The concern on the jurisdiction limit of Rs 500 million could have been revised in the 12 months of hearings to around Rs 300 million based on NAB recommending amount per its SOP in consultation with the court as was done per 2016 SCM 2031 2016/17 and 2017 YLR1, which states “we consider the figure of Rs 100 million to be significantly large to justify intervention of NAB.…” Furthermore, confirming FBR as being the forum for undertaking investigation of benami property identified (not from corruption funds) during investigation would have been prudent.
It is important that unless BODs or individuals taking decisions benefitted personally or extended favours to others with substantiated allegations of deceit, fraud or dishonesty with reference to loss exist, professionals be safeguarded while undertaking their responsibilities diligently as they tackle scenarios that evolve during reformation and as approaches get modified. The protection threshold for them has to be high for execution of the ambitious vision and concerted efforts of SIFC.

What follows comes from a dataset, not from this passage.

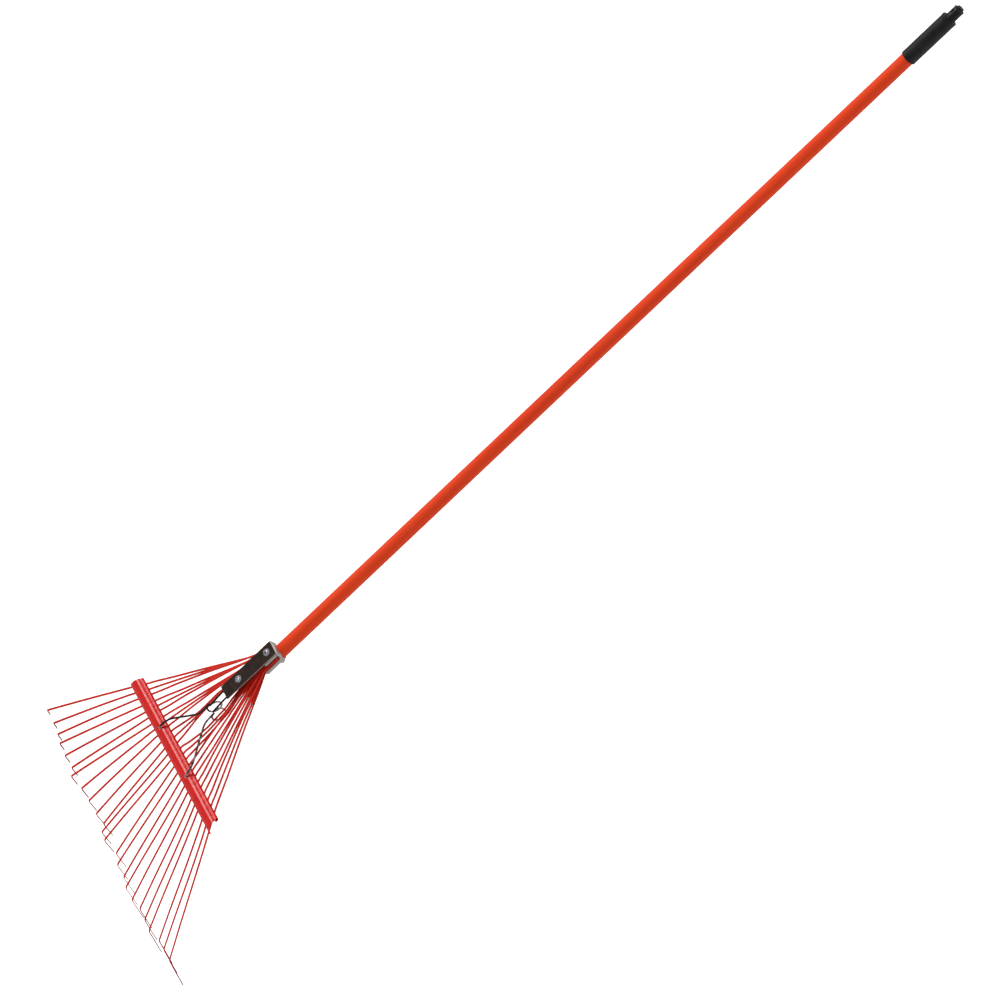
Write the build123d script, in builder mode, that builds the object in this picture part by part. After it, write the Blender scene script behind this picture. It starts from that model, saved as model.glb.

Talk of new refinery over past 6 years, transformation of energy sector, delay in privatization over many years, lack of ownership and delay in implementation, dependencies on external consultants/advisors, extended deliberation on policy lacking target, delayed decision and being raised to Cabinet, understanding of new dimensions, fear, lack of capacity of team and focus are glaring examples of pitfalls in the past but will future reflect same inability to transform, execute structural changes or will Rising Pakistan benefit from World Bank advocacy that ‘crisis’ can be the moment as it has been for others (e.g., India and Bangladesh in the 1990s, Indonesia 1970s, China 1979) who built long-term consensus around key features e.g. Commitment (Iran), Consistency and Persistence (Mauritius), Credibility Building (Singapore), Communication and Ownership (India), Reforms (Bangladesh)and transformed by taking the required steps and measures.